Ehe es nun ganz tropisch-lustig wird, verholen wir uns, ans Irrational-Tonganische muss man sich erst mal wieder gewöhnen. Der Anker fällt wie immer bei Big Mama, und wir fallen auch, und zwar um – wir sind nämlich müde. Die zwei Tage von Minerva waren anstrengender, als die 20 Knoten Wind von achtern es vermuten lassen. 3-4 m See sorgten für ein ordentliches Gerolle, aber nicht die Segelei machte uns Schwierigkeiten, sondern das Wachehalten bzw. das Finden einer entspannten Schlafhaltung; die neu entwickelte Steuerbordkoje als Schlafplatz brauchte einige Nachtwachenlängen um richtig zu funktionieren; das in Opuy montierte Leesegel gab zu viel Raum, so dass man entweder haltsuchend, d.h. völlig verkrampft den Einstieg in den Schlummer suchte, oder, wenn nicht, dann unverkrampft aber hellwach auf der Koje hin und her rollte. Ui.

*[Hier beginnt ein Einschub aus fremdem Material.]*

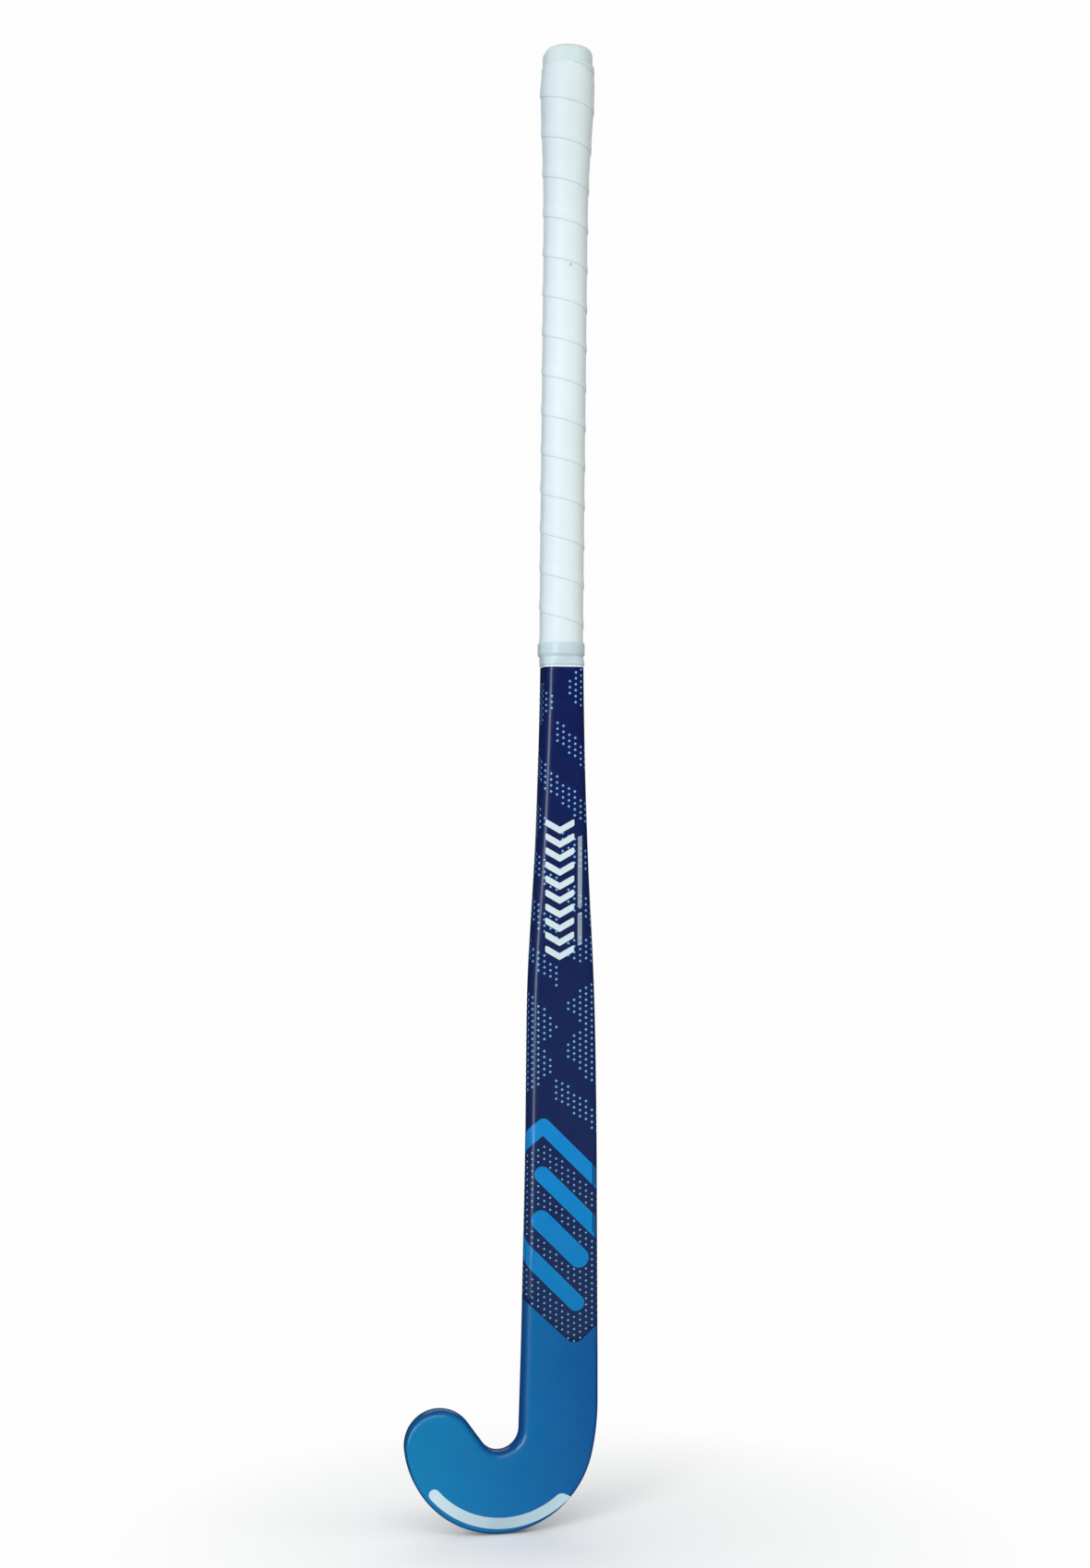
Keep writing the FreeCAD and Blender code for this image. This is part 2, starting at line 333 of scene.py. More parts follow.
def measured_station(mesh, h):
    """Left, right, front, back and the two corner radii of the skin's outside at a height, in mm.

    A corner's radius follows from how far the outline reaches along the diagonal.
    """
    x, y = section_points(mesh, BOTTOM + h * MM)[:, :2].T / MM
    left, right, front, back = x.min(), x.max(), y.min(), y.max()
    root = math.sqrt(2)
    square = (right - left) / 2 / root
    middle = (left + right) / 2
    reach = abs(x - middle) / root
    face_reach = (reach + (back - y) / root).max() - (back - front) / root
    back_reach = (reach + (y - front) / root).max() - (back - front) / root
    radii = [(square - face_reach) / (root - 1), (square - back_reach) / (root - 1)]
    return [left, right, front, back, *radii]


def measured_stations(mesh):
    """Evenly spaced stations up the shaft, lightly smoothed between the ends."""
    count = round((CAP_BOTTOM - HOOK_TOP) / RING_STEP)
    heights = np.linspace(HOOK_TOP, SHAFT_TOP, count + 1)
    rows = np.array([measured_station(mesh, h + STATION_NUDGE) for h in heights])
    for _ in range(SMOOTHING_PASSES):
        rows[1:-1] = rows[:-2] / 4 + rows[1:-1] / 2 + rows[2:] / 4
    rows[0] = [-SHAFT_TOE_SIDE, SHAFT_HEEL_SIDE, FACE, FACE + HOOK_DEPTH, OUTER_EDGE, BACK_RADIUS]
    return heights, rows


HEIGHTS, ROWS = measured_stations(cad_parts["outer_laminate"].data)


def station(h):
    """Left, right, front, back, toe-side and heel-side face radii, back radius at any height."""
    measured = [float(np.interp(h, HEIGHTS, column)) for column in ROWS.T]
    left, right, front, back, face_radius, back_radius = measured
    rounding = smoothstep((h - BAND_BOTTOM) / (BAND_TOP - BAND_BOTTOM))
    face_radius = min(face_radius, SHAFT_EDGE + (ROUND_EDGE - SHAFT_EDGE) * rounding)
    return left, right, front, back, max(face_radius, INNER_EDGE), face_radius, back_radius


def side_lengths(width, depth, face_radius, back_radius):
    """Lengths of one half of the outline: face flat, face corner, side, back corner, back flat."""
    quarter = math.pi / 2
    side = depth - face_radius - back_radius
    return [width - face_radius, face_radius * quarter, side, back_radius * quarter, width - back_radius]


def half_outline(h, side):
    """Half width on one side of s = 0, depth, radii and front of the section at a height."""
    left, right, front, back, toe_radius, heel_radius, back_radius = station(h)
    width = right if side > 0 else -left
    return width, back - front, heel_radius if side > 0 else toe_radius, back_radius, front


def half_girth(h, side):
    """Length of the outline from the middle of the face to the middle of the back."""
    width, depth, face_radius, back_radius, _ = half_outline(h, side)
    return sum(side_lengths(width, depth, face_radius, back_radius))


def place(h, s, lift=0.0):
    """Point on the shaft's surface at height h and girth s, lifted along the normal."""
    side = 1 if s >= 0 else -1
    width, depth, face_radius, back_radius, front = half_outline(h, side)
    lengths = side_lengths(width, depth, face_radius, back_radius)
    rest = min(abs(s), sum(lengths) - 1e-6)
    k = 0
    while rest > lengths[k] and k < 4:
        rest -= lengths[k]
        k += 1
    back = front + depth
    if k == 0:
        x, y, nx, ny = rest, front, 0.0, -1.0
    elif k == 1:
        turn = rest / face_radius
        nx, ny = math.sin(turn), -math.cos(turn)
        x, y = width - face_radius + face_radius * nx, front + face_radius + face_radius * ny
    elif k == 2:
        x, y, nx, ny = width, front + face_radius + rest, 1.0, 0.0
    elif k == 3:
        turn = rest / back_radius
        nx, ny = math.cos(turn), math.sin(turn)
        x, y = width - back_radius + back_radius * nx, back - back_radius + back_radius * ny
    else:
        x, y, nx, ny = width - back_radius - rest, back, 0.0, 1.0
    x, y = x + nx * lift, y + ny * lift
    return Vector((side * x * MM, y * MM, BOTTOM + h * MM))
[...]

Aber dann sitzt man in der Sonne, kleines Ankerfeld von 5 Yachten, vor uns „ICE“ aus Hobart, ein tolles Gefährt.  Sieht aus wie es heißt: Eisfahrtgeeignet.  Kann, muss aber nicht, so ein bisschen tropische WÄrme tut auch ganz gut…

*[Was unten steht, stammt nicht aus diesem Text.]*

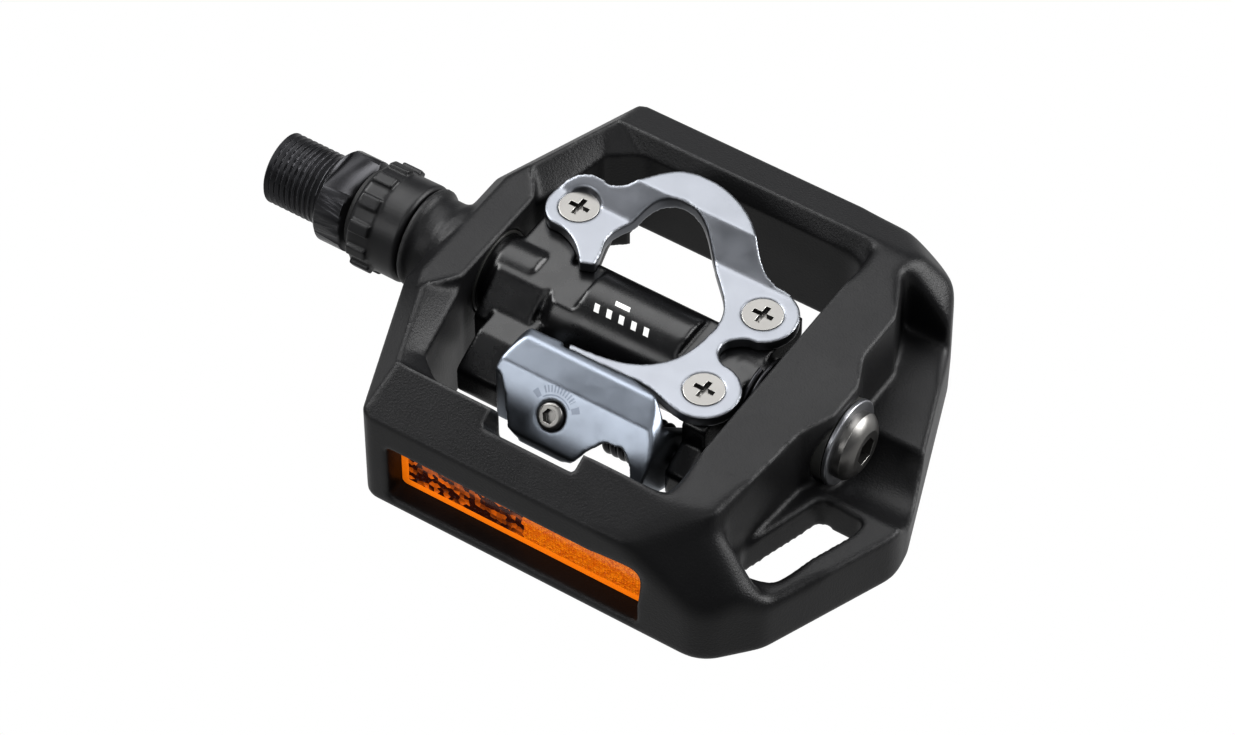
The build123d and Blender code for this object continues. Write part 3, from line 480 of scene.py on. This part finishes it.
# %% [markdown]
# The remaining pieces keep their exact meshes; smooth shading stops at their real corners.

# %% Smooth shading on the exact pieces
for thing in frame["nodes"].values():
    only(thing)
    bpy.ops.object.shade_smooth_by_angle(angle=math.radians(32))
print(len(frame["nodes"]), "exact meshes shaded smooth")

# %% [markdown]
# The studio: a plain white sheet that glows, seen from above only, and five soft square lamps. Three
# stand beyond and beside the pedal, because black resin shows its shape by what it mirrors.


# %% Floor
bpy.ops.object.select_all(action="DESELECT")
bpy.ops.mesh.primitive_plane_add(size=6.0, location=(0.06, 0.0, -0.25))
floor = bpy.context.active_object
floor.name = "studio_floor"
paper, tree = blank("studio_paper")
glow = add(tree, "Emission", None, Color=linear("#ffffff"), Strength=1.0).outputs[0]
clear = add(tree, "BsdfTransparent").outputs[0]
under = add(tree, "NewGeometry").outputs["Backfacing"]
sheet = add(tree, "MixShader", None, i0=under, i1=glow, i2=clear).outputs[0]
add(tree, "OutputMaterial", None, Surface=sheet)
floor.data.materials.append(paper)
print("floor at", round(floor.location.z / MM), "mm")

# %% Room light and lamps
world = bpy.data.worlds.new("studio")
bpy.context.scene.world = world
world.use_nodes = True
world.node_tree.nodes["Background"].inputs[0].default_value = linear("#e9ecf2")
world.node_tree.nodes["Background"].inputs[1].default_value = 0.3


def lamp(name, azimuth, elevation, distance, size, power):
    """A soft square lamp aimed at the pedal."""
    aim = Vector((0.06, 0.0, 0.0))
    a, e = math.radians(azimuth), math.radians(elevation)
    back = Vector((math.sin(a) * math.cos(e), -math.cos(a) * math.cos(e), math.sin(e)))
    bpy.ops.object.light_add(type="AREA", location=aim + back * distance)
    made = bpy.context.active_object
    made.name = name
    made.data.size = size
    made.data.energy = power
    made.rotation_euler = (-back).to_track_quat("-Z", "Y").to_euler()
    print(name, power, "W at", distance, "m")


lamp("back_box", 212, 56, 0.9, 0.6, 7.0)
lamp("right_box", 133, 27, 0.9, 0.6, 16.0)
lamp("left_box", 268, 42, 0.9, 0.5, 11.0)
lamp("claw_box", -28, 30, 0.9, 0.36, 3.0)
lamp("front_box", 40, 62, 1.0, 0.8, 4.5)

# %% [markdown]
# The camera looks down on the outboard rear corner through a long lens, so lines that are parallel
# on the pedal stay nearly parallel. Its place is given by two angles and a distance from a target.

# %% Camera
azimuth, elevation, roll = map(math.radians, (33.529, 48.620, -0.302))
level = math.cos(elevation)
back = Vector((math.sin(azimuth) * level, -math.cos(azimuth) * level, math.sin(elevation)))
right = Vector((math.cos(azimuth), math.sin(azimuth), 0.0))
up = back.cross(right)
turned_right = right * math.cos(roll) + up * math.sin(roll)
turned_up = up * math.cos(roll) - right * math.sin(roll)
target = Vector((0.05772, 0.00838, -0.02193))
bpy.ops.object.camera_add(location=target + back * 0.98258)
camera = bpy.context.active_object
camera.rotation_euler = Matrix((turned_right, turned_up, back)).transposed().to_euler()
camera.data.sensor_width = 36.0
camera.data.lens = 150.85
camera.data.clip_start = 0.05
camera.data.clip_end = 20.0
bpy.context.scene.camera = camera
bpy.context.scene.view_settings.view_transform = "Standard"
bpy.context.scene.view_settings.gamma = 0.8
print("camera", round((camera.location - target).length, 3), "m from its target, lens",
      round(camera.data.lens, 1), "mm")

Aber wir gucken ja nicht nur nach fremden Schiffen, sondern wir haben auch ein Kulturprgramm. Filmabend zum Beispiel. Das Programm schon in Minerva zeigte eine Wiederholung eine Rallye-Dokumentation: Wilfried hatte uns ein Exemplar des schönen Deimel-Filmes „Röhrls Katze“ überlassen, bei dem wir gar nicht wissen, ob wir die tollen Rallyeaufnahmen am liebsten mögen, Röhrls trockene Kommentare („… schnoi Di o, Christian!“) oder die ganze Bande altbekannter Gesichter aus unseren Arbeitszeiten. Das spricht nicht nur den Eigner an – auch die Schipperin fühlt sich zurückversetzt in die „gute alte Zeit“.

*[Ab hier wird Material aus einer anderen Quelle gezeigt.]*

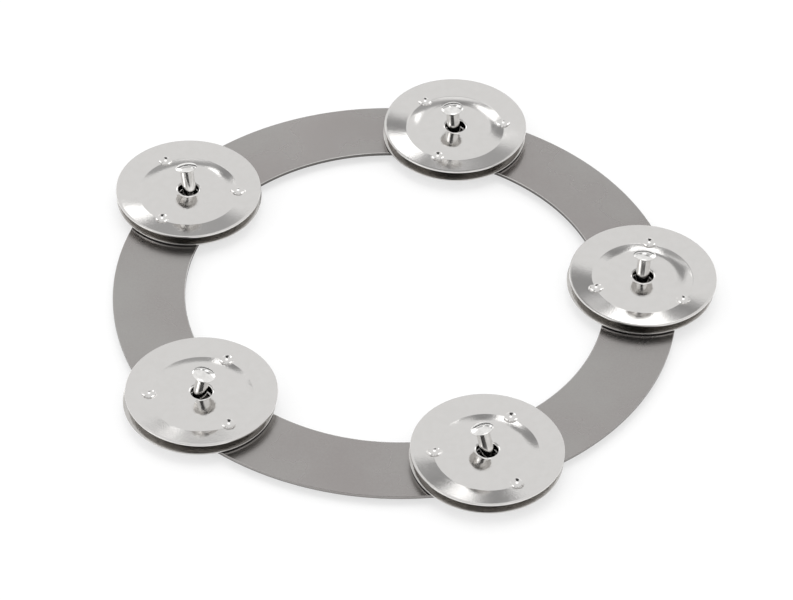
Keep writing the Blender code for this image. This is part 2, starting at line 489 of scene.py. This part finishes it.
@dataclass(frozen=True)
class MattSteel:
    """The ring's grey blasted sheet, with a painted highlight along its inner corner and painted shade
    on its walls.

    The grain is fine and even, with faint clouds over it that lean to green and to purple. The corner's
    painted highlight is broken up by the flecks, and the corner is a little less rough. Where the
    painted highlight and the painted wall shade start and end is given in shares of the corner's
    rounding.
    """

    pale: Colour = (0.381, 0.372, 0.361)
    dark: Colour = (0.336, 0.315, 0.308)
    # painted highlight: a lighter colour along the inner corner, standing in for light caught by its
    # rounding
    painted_corner_highlight: Colour = (0.56, 0.55, 0.54)
    # painted shade colour of the walls
    painted_wall_shade: Colour = (0.13, 0.125, 0.12)
    clouds: Noise = Noise(32.0, 4.0)
    cloud_share: float = 0.72
    flecks: Noise = Noise(2100.0, 2.0)
    fleck_share: float = 0.28
    tones: Span = (0.30, 0.70)
    grain: Noise = Noise(4200.0, 3.0)
    grain_relief: Relief = Relief(0.00001, 0.4)
    corner_highlight_start: Span = (0.15, 0.5)
    corner_highlight_end: Span = (0.8, 1.3)
    corner_highlight_fleck_span: Span = (0.3, 0.6)
    corner_highlight_fleck_shares: Span = (0.6, 1.0)
    corner_polish: float = 0.12
    # the painted wall shade: where it ends on the inner wall, where it starts on the outer wall, and
    # the height over which it fades at the foot
    inner_wall_shade_end: Span = (0.1, 0.3)
    outer_wall_shade_start: float = 0.5
    foot_shade_height: float = 0.00045
    foot_shade_shares: Span = (1.0, 0.25)
    roughness: Span = (0.25, 0.31)

    def material(self, inner: float, outer: float, low: float, rounds: Span) -> bpy.types.Material:
        """Make the finish for a ring.

        Args:
            inner: Radius of the ring's inner edge.
            outer: Radius of its outer edge.
            low: Height of its underside.
            rounds: Rounding of the inner and of the outer corners.

        Returns:
            The material.
        """
        inner_round, outer_round = rounds
        bench = MetalBench("ring_matt_steel_fine")
        clouds, flecks = bench.noise(self.clouds), bench.noise(self.flecks)
        tone = bench.combine("MULTIPLY", clouds, self.cloud_share)
        tone = bench.combine("ADD", tone, bench.combine("MULTIPLY", flecks, self.fleck_share))
        colour = bench.blend(bench.span(tone, self.tones, RISE), self.dark, self.pale)
        radius = bench.radius(bench.place)
        corner_highlight_start, corner_highlight_end, inner_wall_shade_end = (
            tuple(inner + share * inner_round for share in shares)
            for shares in (self.corner_highlight_start, self.corner_highlight_end, self.inner_wall_shade_end)
        )
        rising, falling = bench.span(radius, corner_highlight_start, RISE), bench.span(radius, corner_highlight_end, FALL)
        corner = bench.combine("MULTIPLY", rising, falling)
        corner_highlight_breakup = bench.span(flecks, self.corner_highlight_fleck_span, self.corner_highlight_fleck_shares)
        # Painted highlight along the inner corner, broken up by the flecks.
        colour = bench.blend(bench.combine("MULTIPLY", corner, corner_highlight_breakup), colour, self.painted_corner_highlight)
        # Painted shade: the inner wall, and the outer wall darkening towards its foot where it meets
        # the table.
        height = bench.axis("Z", bench.place)
        foot = bench.span(height, (low, low + self.foot_shade_height), self.foot_shade_shares)
        outer_wall_shade = bench.span(radius, (outer - self.outer_wall_shade_start * outer_round, outer), RISE)
        outer_wall_shade = bench.combine("MULTIPLY", outer_wall_shade, foot)
        wall = bench.combine("MAXIMUM", outer_wall_shade, bench.span(radius, inner_wall_shade_end, FALL))
        colour = bench.blend(wall, colour, self.painted_wall_shade)
        rough = bench.span(clouds, self.tones, self.roughness)
        rough = bench.combine("SUBTRACT", rough, bench.combine("MULTIPLY", corner, self.corner_polish))
        return bench.finish(colour, rough, bench.relief(bench.noise(self.grain), self.grain_relief))


@dataclass(frozen=True)
class BrightNickel:
    """Mirror nickel on the jingles' dish sides: fine grain, polishing lines and a soft sheet wave."""

    name: str = "jingle_bright_nickel_fine"
    bright: Colour = (0.666, 0.654, 0.641)
    dull: Colour = (0.654, 0.642, 0.628)
    lines: Noise = Noise(3600.0, 2.0, NoiseAxes.LINE)
    line_relief: Relief = Relief(0.0000008, 0.6)
    grain: Noise = Noise(3000.0, 2.0)
    grain_relief: Relief = Relief(0.000018, 0.6)
    wave: Noise = Noise(95.0, 2.0)
    wave_relief: Relief = Relief(0.00003, 0.5)
    haze: Noise = Noise(420.0, 5.0)
    scratches: Noise = Noise(900.0, 2.0)
    scratch_stretch: Place = (0.05, 1.0, 1.0)
    scratch_turn: float = 33.0
    scratch_edge: Span = (0.71, 0.75)
    scratch_roughness: float = 0.05
    roughness: float = 0.07
    roughness_spread: float = 0.012

    def material(self) -> bpy.types.Material:
        """Make the finish of one side of all jingles.

        Returns:
            The material.
        """
        bench = MetalBench(self.name)
        lines = bench.noise(self.lines, bench.radius(bench.own_shape()))
        haze = bench.noise(self.haze)
        along = bench.stretched(bench.place, self.scratch_stretch, self.scratch_turn)
        scratch = bench.span(bench.noise(self.scratches, along), self.scratch_edge, RISE)
        colour = bench.blend(bench.span(haze, HAZE_TONES, RISE), self.dull, self.bright)
        spread = self.roughness_spread
        rough = bench.span(haze, HAZE_SHINE, (self.roughness + spread, self.roughness - spread))
        scuffed = bench.combine("MULTIPLY", scratch, self.scratch_roughness)
        rough = bench.combine("ADD", rough, scuffed)
        normal = bench.relief(bench.noise(self.wave), self.wave_relief)
        normal = bench.relief(bench.noise(self.grain), self.grain_relief, normal)
        normal = bench.relief(lines, self.line_relief, normal)
        return bench.finish(colour, rough, normal)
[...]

Auf’s Programm muss jetzt aber auch mal „Master and Commander“, und das nicht ohne Grund, denn wir verschlingen seit ein paar Wochen die Patrick O’Brian-Romane*  um „Lucky“ Jack Aubrey und die Britische Navy. Neuerdings rufen wir gern mal: „Killick!“  Richtig, Aubreys muffiger Steward („… was is’n jetzt schon wieder!“)  Genau der richtige Ton hier an Bord, das übernehmen wir 1:1 – ich werde dem Eigner allerdings nicht vorwerfen können, dass er keine saubere Ausgehuniform hat „alles voll Dreck und Blut von Ihrem Gezappel auf der Vénus!“  Ist ja auch ekelhaft – dieses Hauen und Schießen, diese ewigen Seeschlachten sorgen nur für Unruhe im Alltag eines Stewards, das können wir nachfühlen, Killick!
Womit klar sein sollte: wir haben ein neues Idol gefunden. Oder gleich mehrere: Jack Aubrey selbst, der ja auch ’ne ziemliche Nummer darstellt, ein genialer Seemann mit eindeutigen „Land“-Schwierigkeiten. Und was wäre der ohne Dr. Maturin, der zwischen Geschlechtskrankheiten, Geheimdiensttätigkeit und einer flinken Amputation immer noch Zeit hat, Natur zu beobachten und zum Dinner Fundsachen anzuschleppen, einen Erdferkel-Fötus oder Ähnliches. Um dann nahtlos zu philosophischen Tischgesprächen überzugehen. Tolle Kandidaten für AKKA-Leitfiguren.

Ah! Es ruft gerade… „Killick!“  „… was’n jetzt schon wieder?!“ Essenszeit…  Na dann. Bis bald mal wieder aus Nuku’alofa.

* Literaturempfehlung:  Patrick O’Brians marinehistorische Romanserie um Jack Aubrey und die British Royal Navy.